- Task goal -
Copy each line of the listing below exactly.

- Stored data -
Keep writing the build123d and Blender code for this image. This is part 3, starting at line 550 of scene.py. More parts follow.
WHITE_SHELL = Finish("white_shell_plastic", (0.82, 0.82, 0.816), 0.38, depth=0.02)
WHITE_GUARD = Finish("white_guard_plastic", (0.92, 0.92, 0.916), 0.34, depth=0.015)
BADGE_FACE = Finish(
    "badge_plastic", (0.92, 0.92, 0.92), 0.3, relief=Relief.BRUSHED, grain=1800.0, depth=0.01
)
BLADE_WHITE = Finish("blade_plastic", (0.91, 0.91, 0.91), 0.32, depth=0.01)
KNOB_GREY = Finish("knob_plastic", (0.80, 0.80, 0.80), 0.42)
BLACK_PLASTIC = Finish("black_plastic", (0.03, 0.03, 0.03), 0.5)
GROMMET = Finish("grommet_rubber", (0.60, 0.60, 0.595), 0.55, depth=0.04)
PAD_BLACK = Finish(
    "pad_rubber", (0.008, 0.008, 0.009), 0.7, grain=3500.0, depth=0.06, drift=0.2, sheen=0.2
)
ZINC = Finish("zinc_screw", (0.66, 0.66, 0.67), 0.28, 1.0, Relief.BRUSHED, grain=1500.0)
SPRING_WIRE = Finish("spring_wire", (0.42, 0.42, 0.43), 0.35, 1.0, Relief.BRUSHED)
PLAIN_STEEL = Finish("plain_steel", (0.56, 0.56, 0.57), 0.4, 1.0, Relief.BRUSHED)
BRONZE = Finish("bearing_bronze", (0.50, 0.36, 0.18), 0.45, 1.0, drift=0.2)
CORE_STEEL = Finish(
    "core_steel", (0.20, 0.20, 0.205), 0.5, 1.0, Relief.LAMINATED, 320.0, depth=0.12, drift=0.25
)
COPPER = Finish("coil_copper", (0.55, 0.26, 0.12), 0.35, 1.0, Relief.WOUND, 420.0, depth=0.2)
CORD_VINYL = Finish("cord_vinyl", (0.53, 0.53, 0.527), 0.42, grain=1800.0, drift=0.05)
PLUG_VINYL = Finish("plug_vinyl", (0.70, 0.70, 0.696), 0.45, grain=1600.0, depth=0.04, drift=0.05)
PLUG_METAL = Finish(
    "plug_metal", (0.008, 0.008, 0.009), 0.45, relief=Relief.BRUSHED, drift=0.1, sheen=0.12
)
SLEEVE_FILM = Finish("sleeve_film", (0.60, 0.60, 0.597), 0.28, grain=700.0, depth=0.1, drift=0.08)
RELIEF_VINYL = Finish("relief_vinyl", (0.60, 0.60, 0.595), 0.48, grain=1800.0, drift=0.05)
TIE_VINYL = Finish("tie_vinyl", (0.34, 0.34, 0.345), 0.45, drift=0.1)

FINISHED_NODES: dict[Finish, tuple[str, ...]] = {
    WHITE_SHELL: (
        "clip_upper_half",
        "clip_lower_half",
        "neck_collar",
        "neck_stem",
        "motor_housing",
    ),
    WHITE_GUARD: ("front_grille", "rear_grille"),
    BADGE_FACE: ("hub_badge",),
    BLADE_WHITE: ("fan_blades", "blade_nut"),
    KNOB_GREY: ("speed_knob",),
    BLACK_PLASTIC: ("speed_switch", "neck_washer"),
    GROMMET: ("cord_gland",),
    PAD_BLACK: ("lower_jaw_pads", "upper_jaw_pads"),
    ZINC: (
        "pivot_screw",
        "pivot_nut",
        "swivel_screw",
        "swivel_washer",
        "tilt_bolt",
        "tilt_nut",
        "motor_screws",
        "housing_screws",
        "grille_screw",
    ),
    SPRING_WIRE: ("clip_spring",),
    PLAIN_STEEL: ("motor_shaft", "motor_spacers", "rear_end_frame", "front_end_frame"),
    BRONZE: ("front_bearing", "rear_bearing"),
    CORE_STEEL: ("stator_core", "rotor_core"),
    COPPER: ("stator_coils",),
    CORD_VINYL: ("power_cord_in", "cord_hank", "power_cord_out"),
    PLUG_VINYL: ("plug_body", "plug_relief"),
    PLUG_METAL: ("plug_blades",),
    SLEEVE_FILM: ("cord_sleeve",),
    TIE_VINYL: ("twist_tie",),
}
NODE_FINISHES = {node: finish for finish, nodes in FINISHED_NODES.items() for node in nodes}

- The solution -
Keep writing the build123d and Blender code for this image. This is part 3, starting at line 550 of scene.py. More parts follow.
WHITE_SHELL = Finish("white_shell_plastic", (0.82, 0.82, 0.816), 0.38, depth=0.02)
WHITE_GUARD = Finish("white_guard_plastic", (0.92, 0.92, 0.916), 0.34, depth=0.015)
BADGE_FACE = Finish(
    "badge_plastic", (0.92, 0.92, 0.92), 0.3, relief=Relief.BRUSHED, grain=1800.0, depth=0.01
)
BLADE_WHITE = Finish("blade_plastic", (0.91, 0.91, 0.91), 0.32, depth=0.01)
KNOB_GREY = Finish("knob_plastic", (0.80, 0.80, 0.80), 0.42)
BLACK_PLASTIC = Finish("black_plastic", (0.03, 0.03, 0.03), 0.5)
GROMMET = Finish("grommet_rubber", (0.60, 0.60, 0.595), 0.55, depth=0.04)
PAD_BLACK = Finish(
    "pad_rubber", (0.008, 0.008, 0.009), 0.7, grain=3500.0, depth=0.06, drift=0.2, sheen=0.2
)
ZINC = Finish("zinc_screw", (0.66, 0.66, 0.67), 0.28, 1.0, Relief.BRUSHED, grain=1500.0)
SPRING_WIRE = Finish("spring_wire", (0.42, 0.42, 0.43), 0.35, 1.0, Relief.BRUSHED)
PLAIN_STEEL = Finish("plain_steel", (0.56, 0.56, 0.57), 0.4, 1.0, Relief.BRUSHED)
BRONZE = Finish("bearing_bronze", (0.50, 0.36, 0.18), 0.45, 1.0, drift=0.2)
CORE_STEEL = Finish(
    "core_steel", (0.20, 0.20, 0.205), 0.5, 1.0, Relief.LAMINATED, 320.0, depth=0.12, drift=0.25
)
COPPER = Finish("coil_copper", (0.55, 0.26, 0.12), 0.35, 1.0, Relief.WOUND, 420.0, depth=0.2)
CORD_VINYL = Finish("cord_vinyl", (0.53, 0.53, 0.527), 0.42, grain=1800.0, drift=0.05)
PLUG_VINYL = Finish("plug_vinyl", (0.70, 0.70, 0.696), 0.45, grain=1600.0, depth=0.04, drift=0.05)
PLUG_METAL = Finish(
    "plug_metal", (0.008, 0.008, 0.009), 0.45, relief=Relief.BRUSHED, drift=0.1, sheen=0.12
)
SLEEVE_FILM = Finish("sleeve_film", (0.60, 0.60, 0.597), 0.28, grain=700.0, depth=0.1, drift=0.08)
RELIEF_VINYL = Finish("relief_vinyl", (0.60, 0.60, 0.595), 0.48, grain=1800.0, drift=0.05)
TIE_VINYL = Finish("tie_vinyl", (0.34, 0.34, 0.345), 0.45, drift=0.1)

FINISHED_NODES: dict[Finish, tuple[str, ...]] = {
    WHITE_SHELL: (
        "clip_upper_half",
        "clip_lower_half",
        "neck_collar",
        "neck_stem",
        "motor_housing",
    ),
    WHITE_GUARD: ("front_grille", "rear_grille"),
    BADGE_FACE: ("hub_badge",),
    BLADE_WHITE: ("fan_blades", "blade_nut"),
    KNOB_GREY: ("speed_knob",),
    BLACK_PLASTIC: ("speed_switch", "neck_washer"),
    GROMMET: ("cord_gland",),
    PAD_BLACK: ("lower_jaw_pads", "upper_jaw_pads"),
    ZINC: (
        "pivot_screw",
        "pivot_nut",
        "swivel_screw",
        "swivel_washer",
        "tilt_bolt",
        "tilt_nut",
        "motor_screws",
        "housing_screws",
        "grille_screw",
    ),
    SPRING_WIRE: ("clip_spring",),
    PLAIN_STEEL: ("motor_shaft", "motor_spacers", "rear_end_frame", "front_end_frame"),
    BRONZE: ("front_bearing", "rear_bearing"),
    CORE_STEEL: ("stator_core", "rotor_core"),
    COPPER: ("stator_coils",),
    CORD_VINYL: ("power_cord_in", "cord_hank", "power_cord_out"),
    PLUG_VINYL: ("plug_body", "plug_relief"),
    PLUG_METAL: ("plug_blades",),
    SLEEVE_FILM: ("cord_sleeve",),
    TIE_VINYL: ("twist_tie",),
}
NODE_FINISHES = {node: finish for finish, nodes in FINISHED_NODES.items() for node in nodes}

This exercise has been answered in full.